SACDいろいろ |
SACDは量子化歪が圧倒的にすくないから、細かい音の解像感がよく、ダイナミックレンジが広く、スピーカーからの音離れも格段にいいもんだと思い込んでいた。
でも何枚か聴いているうちになんか違ぞと思い始めた。
SACDにも「良いな」と思えるものもあれば、「なんじゃこりゃ」と思えるものもある。
これはオーディオ雑誌(オーディオアクセサリー)にも紹介されていた例だが、カールベーム&ベルリンフィルによるブラームス交響曲1番が、同一音源・マスタリング違いで、エソテリック版とユニバーサル版で発売されているが音が全然違うという。読んでなるほどその通りだと思った。
私もこの2枚を間違って両方買って「しまった」と思っていたのだが、記事を見て両方を聴いてみると、なるほど違う。
エソテリック版は全体の音の響きを重視したような、いわば「音場型」。
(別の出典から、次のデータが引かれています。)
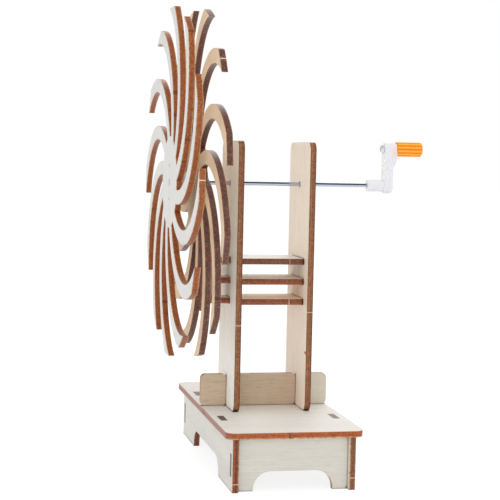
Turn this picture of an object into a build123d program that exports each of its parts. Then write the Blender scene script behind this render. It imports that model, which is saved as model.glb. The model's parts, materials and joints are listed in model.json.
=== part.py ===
from build123d import *
import os

# A hand-cranked stand with two spiral-arm wheels, cut from plywood sheet. Millimetres.
# X runs along the axle towards the crank, Y runs along the base, Z is up.
# The origin is on the table, under the middle of the base.

# Sheet and fits
PLY = 3.0  # thickness of the plywood sheet
SLOT_FIT = 0.1  # slack on each side of a tab in its slot
GLUE_FIT = 0.02  # radial slack of a glued or pressed round joint
RUN_FIT = 0.06  # radial clearance of a shaft that turns in its hole
FREE_FIT = 0.5  # radial clearance where the axle only passes through a board
END_PLAY = 0.2  # gap between faces that turn past each other

# Base box
BASE_WIDTH = 66.0
BASE_LENGTH = 146.0
BASE_HEIGHT = 28.5  # table to the top face of the top plate
BASE_CORNER_R = 4.5
SIDE_OVERHANG = 3.4  # top plate past the side walls' outer faces
END_OVERHANG = 2.5  # top plate past the side walls' ends
END_WALL_SETBACK = 2.8  # side walls' ends to the end walls' outer faces
ARCH_HEIGHT = 9.3
ARCH_R = 8.5
SIDE_ARCH_LENGTH = 71.0
END_ARCH_LENGTH = 38.4
TOP_TAB_LENGTH = 12.0  # tabs of the side walls, through the top plate
TOP_TAB_SPACING = 70.0
END_TAB_HEIGHT = 10.6  # tabs of the end walls, through the side walls
END_TAB_Z = 12.3

# Uprights and cross panel
UPRIGHT_GAP = 33.4  # between the uprights' inner faces
UPRIGHT_WIDTH = 42.8
UPRIGHT_HEIGHT = 135.2  # above the top plate
UPRIGHT_CORNER_R = 4.5
FOOT_TAB_LENGTH = 9.0
FOOT_TAB_SPACING = 22.0
PANEL_HEIGHT = 16.4
PANEL_CORNER_R = 2.5
PANEL_MIDDLE_TAB = 24.0
PANEL_SIDE_TAB = 6.0
PANEL_SIDE_TAB_INSET = 3.0  # panel's ends to its side tabs

# Slats and what rides on their long tabs
SLAT_COUNT = 3
SLAT_Z = 81.6  # underside of the lowest slat
SLAT_PITCH = 10.2
SLAT_WIDTH = 27.6
SLAT_CORNER_R = 1.5
SLAT_TAB_WIDTH = 12.0
LOCK_GAP = 7.0  # left upright to the slat lock
LOCK_WIDTH = 18.0
LOCK_MARGIN = 6.5  # slat lock above the top slat
LOCK_CORNER_R = 4.5
BRACKET_GAP = 2.7  # slat lock to the wheel bracket
BRACKET_WIDTH = 16.0
BRACKET_MARGIN = 3.6  # wheel bracket below the lowest slat

# Axle and wheels
AXLE_DROP = 21.4  # uprights' tops to the axle
AXLE_R = 1.0
WHEEL_R = 87.3
WHEEL_GAP = 9.4  # between the two wheels' near faces
ARM_COUNT = 12
ARM_WIDTH = 7.0
ARM_ARC_R = 50.0  # each arm is one arc that leaves the axle radially
HUB_R = 23.0
FRONT_PHASE = 0.5  # degrees from +Y to the first arm's start
REAR_PHASE = 12.0
PEG_R = 0.65
PEG_SPACING = 16.8
FLANGE_R = 11.5
FLANGE_THICKNESS = 2.0
FLANGE_BOSS_R = 3.0
FLANGE_BOSS_LENGTH = 5.0

# Crank
CRANK_REACH = 32.9  # right upright to the crank's hub tube
TUBE_LENGTH = 8.6
TUBE_R = 3.1
BORE_DEPTH = 11.5
CRANK_THROW = 19.0
LOW_THICKNESS = 4.2  # of the arm round the axle
LOW_R = 3.95  # half width of the arm round the axle
LOW_CORNER_R = 1.6
HIGH_THICKNESS = 6.4  # of the arm round the grip
HIGH_R = 3.2  # half width of the arm round the grip
HIGH_CORNER_R = 0.6
STEP_LOW = 8.6  # start of the outward step, above the axle
STEP_HIGH = 13.6  # end of the step
STEP_R = 2.4
GRIP_R = 3.8
GRIP_LENGTH = 13.5
GRIP_FLUTES = 12
FLUTE_DEPTH = 0.5
FLUTE_WIDTH = 1.1
FLUTE_FLOOR = 0.6  # width of a flute's flat bottom
GRIP_CHAMFER = 0.7
SCREW_R = 1.0
SCREW_DEPTH = 9.0  # into the grip
SCREW_HEAD_R = 2.1
SCREW_HEAD_HEIGHT = 1.5
SCREW_HEAD_BEVEL = 0.6
RECESS_WIDTH = 0.5
RECESS_LENGTH = 2.6
RECESS_DEPTH = 0.8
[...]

オーディオ雑誌には当時のベルリンフィルの田舎くさい重めで濃い目の響きをしっかり再現しているとの評。なるほど。
対してユニバーサル版は、細部を分解していくような音。だからエソテリック版に比べると音の鮮度感が高く、一音一音を際立たせるような音。音が前面にでてくる。こんな古い録音にもかかわらず。こちらはどちらかといえば「音像型」だ。
どちらがいいかは好みだが、私としては音楽を楽しめたのはエソテリック版の方だった。
ユニバーサル版は、鮮度と解像度は高いが、音がやや細身で高域が耳に刺さる感じなのだ。細身といっても全体に高域よりというわけではなく、低音も十分にでてはいる。周波数レンジが広いというのか、いままであまり聞いたことがない音だ。これがSACDの音なのだろうか。でもちょっと疲れる。
これはベームのブラ1だけの違いではなく、エソテリックSACDとユニバーサルSACD全体について同じ傾向にありそうな雰囲気。まぁ「全体に」と言えるほどにはあまり持ってはいないんだけど。
例えば、エソテリック版のケンペのベートーヴェン交響曲全集、バルビローニのマーラー5番、クライバーのブラームス4番、カラヤンのフィンランディアなどもオーケストラ全体の響きを重視したSACD化になっている。
対してユニバーサル版は、クライバーのベートーヴェン5番7番、カラヤンのチャイコフスキー1番、ベームのモーツアルト40番41番、キョンファのチャイコフスキーバイオリン協奏曲なども鮮度感と解像感重視のいかにもSACDらしい音がする(ベームのモーツァルトとキョンファのチャイコフスキーは多少は落ち着いている気もするが)。
要するにSACD化のコンセプト=リマスタリングのアプローチの違いなのだ。
それぞれのマスタリングの技術者が誰なのかを調べるほどマニアではないが(ジャケットの中にあるのかもしれないが老眼で読むのが辛い)、きっとそうに違いない。
エソテリックというオーディオメーカーが、音楽性を重視した骨太なハイブリッドなSACDを出しているのに対して、音楽レーベルのユニバーサルミュージックが、SHM仕様のハイスペック感を重視したシングルレイヤーSACDを出しているというこのちぐはぐな感じが面白い。
それ以外でも家にあるSACDは鮮度感重視のユニバーサル型が多いと思う。マルチで入っているフィッシャーのモーツアルトバイオリン協奏曲も高域はきつい。ジンマンのマーラー交響曲全集も同様。
EMIの名盤復刻シリーズは4人のエンジニアがリマスタリングを行ったらしいが、デュプレのチェロソナタでほぼ同時期に録音されたものでも、ディスク(リマスタリング作業)によって、エソテリックよりのものとユニバーサルよりのものと色々ある感じだ。
さて困った。
これら「SACDらしさ」を強調したディスクだったら、いままでのCDの方がよほどいい音で聴きやすく感じるのだ。
SACDプレーヤーでアップコンバートされてDA変換されたCDの音も全然棄てたもんじゃないじゃん、というのがSACDを聴いた後の実感だ。
SACDの復権は嬉しいが、価格も考えればまだまだ特殊メディア。
それにリマスタリング次第で音が全然違ってきてしまうとすれば、当たり外れが大きくて、同一音源のCDからの買い替えも慎重になる。
対して安価で手に入れやすくなったCDが、実はとても高音質なメディアだったことを再発できたのが収穫だった。